Le Conseil d’Etat renvoie au Tribunal des conflits le soin de décider l’ordre de juridiction compétent pour statuer sur les demandes d’expulsion de logements universitaires gérés par les CROUS mais n'appartenant pas au domaine public.
Par une décision du 18 octobre 2017 (
CE, 18 octobre 2017, Centre régional des œuvres universitaires et scolaires de Paris, req. n° 408006), le Conseil d’Etat a décidé de renvoyer au
Tribunal des Conflits la question de savoir quel est l'ordre de
juridiction compétent pour ordonner l’expulsion de l’occupant sans titre d’un logement situé dans une résidence universitaire gérée par le CROUS de Paris, établissement public à caractère administratif, alors que la résidence n'appartient pas à une personne publique et ne peut être qualifiée de dépendance du domaine public.

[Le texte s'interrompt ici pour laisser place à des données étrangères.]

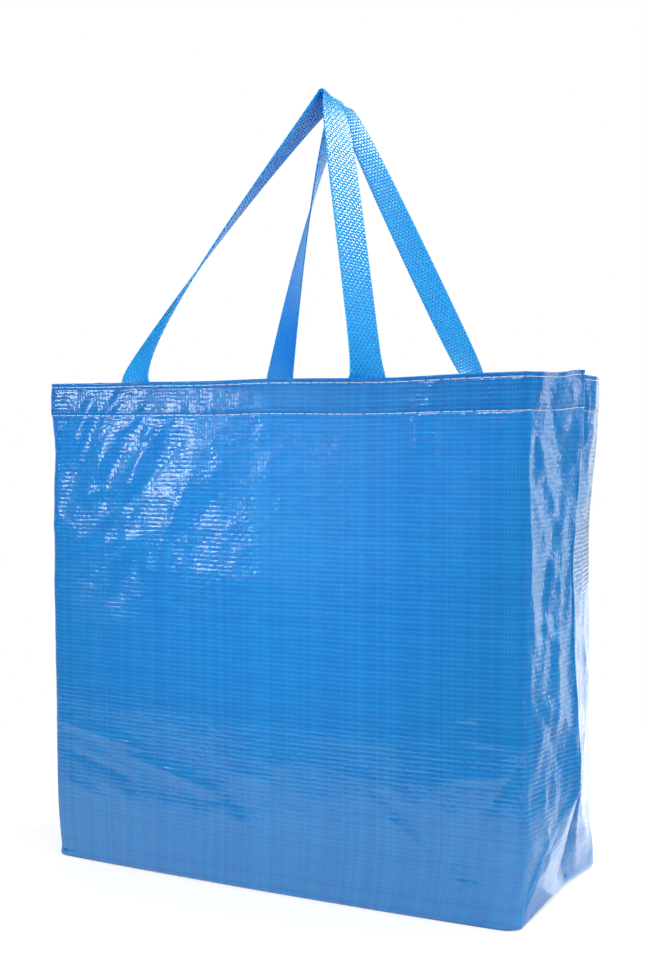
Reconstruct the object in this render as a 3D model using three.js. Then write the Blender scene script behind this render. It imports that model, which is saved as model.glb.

Les faits sont les suivants. La ville de Paris a mis à disposition d’une société d’économie mixte (personne privée à capital majoritairement public), par un bail emphytéotique administratif, un terrain sur lequel la société était chargée de bâtir une résidence, la ville de Paris ne devenant pleinement propriétaire des immeubles bâtis qu’à l’issue du contrat de bail. L’immeuble achevé, une convention de location et gestion a été conclue entre la société et le CROUS de Paris. Il existe ainsi une relation tripartite entre la ville de Paris, la SEM, qui dispose de droits réels sur les immeubles bâtis jusqu’à la fin du bail emphytéotique, et le CROUS de Paris, gestionnaire du service public du logement des étudiants.
Dans le cadre de la gestion du service public, le CROUS de Paris conclut avec des étudiants des contrats d'occupation temporaire des logements universitaires meublés. Ces contrats sont conclus pour une durée maximale d'une année et peuvent être renouvelés si les étudiants remplissent les conditions nécessaires pour bénéficier 'une réadmission. L’un de ces étudiants s’est maintenu dans le logement qu’il occupait, bien qu’il n’ait pas été réadmis pour la nouvelle année universitaire. Le CROUS de Paris a demandé au juge des référés du tribunal administratif de Paris d’ordonner, sur le fondement de l’article L. 521-3 du code de justice administrative, l’expulsion de cet étudiant, occupant sans droit ni titre d’un logement au sein de la résidence universitaire, et une injonction de quitter les lieux dans un délai de 8 jours à compter de la notification de l’ordonnance à intervenir.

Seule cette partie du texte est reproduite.